Again-there are other disciplines that require an immense amount of knowledge, skill, training, whatever-dressage does not have a corner on that market. I hate to break it to you. There are knowledgeable, skilled riders in MANY other disciplines, so it is not "absent from ALL other disciplines" as you state. Geez.
Having to have an immense knowledge of DRESSAGE is absent from all other disciplines is what she meant. Might want to re-read some stuff.
I don't have to know about cows to ride dressage, same with people who work cattle don't need to know diddly about dressage to be good at working cows.
Also about the Clydy "winning dressage". Considering the bit in it's mouth is illegal at all levels of dressage, I'm highly skeptical. It looks like the rider is turned out for showing, not dressage, as well. Apparently our definitions of "doing exceptionally well" are different as well. Anything less than high 60% to low 70% at FEI PSG/I1/I2/GP I would consider to be marginal or average. A truly talented dressage horse in today's world is capable of an 80% at Grand Prix.

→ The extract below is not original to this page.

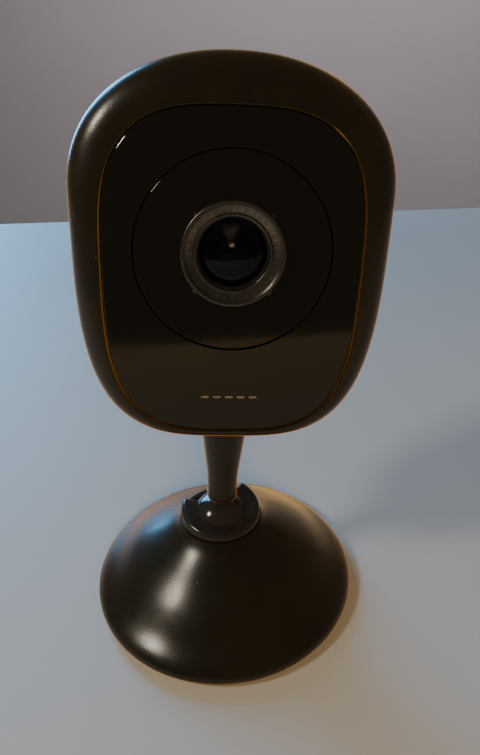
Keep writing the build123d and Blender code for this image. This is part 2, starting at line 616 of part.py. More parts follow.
def make_case_screws():
    screw = Rot(180, 0, 0) * pan_screw(1.95, 1.3, 0.8, 10.4)
    screws = [facing(Pos(0, 0, CASE_SCREW_SEAT) * screw, across, up) for across, up in CASE_SCREWS]
    keep("case_screws", group(screws))


make_dome()
make_collar()
make_socket_parts()
make_underside()
make_ball_joint()
make_stem()
make_shells()
make_panel_and_disc()
make_lens()
make_board()
make_back_electronics()
make_front_electronics()
make_usb_and_reset()
make_case_screws()

for node, shape in placed.items():
    export_step(shape, f"parts/{node}.step")
print(len(placed), "nodes written")
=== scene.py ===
import bmesh
import bpy
import json
from math import acos, cos, pi, radians, sin, sqrt
from mathutils import Matrix, Vector


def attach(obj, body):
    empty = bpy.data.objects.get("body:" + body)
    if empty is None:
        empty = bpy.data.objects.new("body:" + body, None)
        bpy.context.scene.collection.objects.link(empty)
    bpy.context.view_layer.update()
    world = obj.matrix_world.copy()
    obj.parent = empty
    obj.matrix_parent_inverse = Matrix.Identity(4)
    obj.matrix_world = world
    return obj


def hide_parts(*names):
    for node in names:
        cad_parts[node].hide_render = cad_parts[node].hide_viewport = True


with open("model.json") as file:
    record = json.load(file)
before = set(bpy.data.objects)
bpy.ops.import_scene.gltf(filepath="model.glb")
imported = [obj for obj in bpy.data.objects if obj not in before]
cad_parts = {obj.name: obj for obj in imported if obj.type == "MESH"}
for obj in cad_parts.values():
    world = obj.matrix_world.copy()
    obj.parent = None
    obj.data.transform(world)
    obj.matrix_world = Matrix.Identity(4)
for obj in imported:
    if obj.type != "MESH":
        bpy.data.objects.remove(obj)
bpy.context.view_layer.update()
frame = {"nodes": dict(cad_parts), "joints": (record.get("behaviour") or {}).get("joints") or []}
nodes = frame["nodes"]
joints = {joint["name"]: joint for joint in frame["joints"]}


# ---- base dome
# The stand is a low round foot injection-moulded in black ABS, hollow underneath. Its rolled rim
# sweeps up in one concave curve to a narrow neck, where a well takes the ball from above.
# The mould's polish leaves it a little glossier than the camera's case.
MILLIMETRES = Matrix.Scale(0.001, 4)
NECK_RADIUS = 9.5
NECK_HEIGHT = 20.2
WELL_RADIUS = 8.0
DOME_SWEEP = ((29.9, 0.7), (30.7, 1.2), (31.0, 2.4), (30.2, 3.8), (27.3, 6.0), (22.3, 10.3),
              (17.0, 14.2), (13.0, 16.9), (10.7, 18.8), (NECK_RADIUS, NECK_HEIGHT))
DOME_HOLLOW = ((11.6, 15.4), (15.9, 12.2), (21.0, 8.4), (25.6, 4.9), (28.8, 2.8))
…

I will say this again. Good riding is the basis for all riding. Dressage is a sport. To all the dressage people whining about the sport being the end all be all of riding and how no one else can ride - you are the ones that make us all sound so snooty. A leg yield, a shoulder in, etc.. are not movements exclusive to dressage and should be included in any rider's repertoire as a basis to being a good rider. Being able to half halt a horse in such a way that they shift weight to their haunches while remaining in a connection, on the contact and swinging through the back in collection in order to increase suspension, impulsion and self carriage, however, is something exclusive to the sport of dressage. Dressage is not comfortable, it is not easy and it is certainly not the basis of all riding. Name to me another horse sport which wants the horse to be up in the contact having about 10lbs of weight in each rein, having the horse being so reactive that a flinch sends their hind legs flying and a shift in weight sends them almost completely sideways and wanting the horse to be on the absolute edge between control and freedom and expression of movement. Most pleasure riders want their horses to be easy to ride and that is the absolute antichrist of riding a good dressage test. One does not get 8s 9s and 10s for riding a subservient horse that is moving in a way which is easy to sit. I let a pleasure rider hop on my PSG horse and he was immediately flying sideways because the rider was not balanced in the saddle, that is dressage and it is the opposite of what a pleasure rider wants. A good upper level dressage horse is so sensitive that he dislikes being brushed, cannot be in certain blankets or handled by certain people and under saddle feels like a ticking bomb. Dressage is maintaining the sensitivity of the horse and increasing it to a point where they are balanced on the head of a pin. Pleasure riding is desensitizing the horse to the rider until it is "well behaved". The two are opposites and one is not the basis of the other.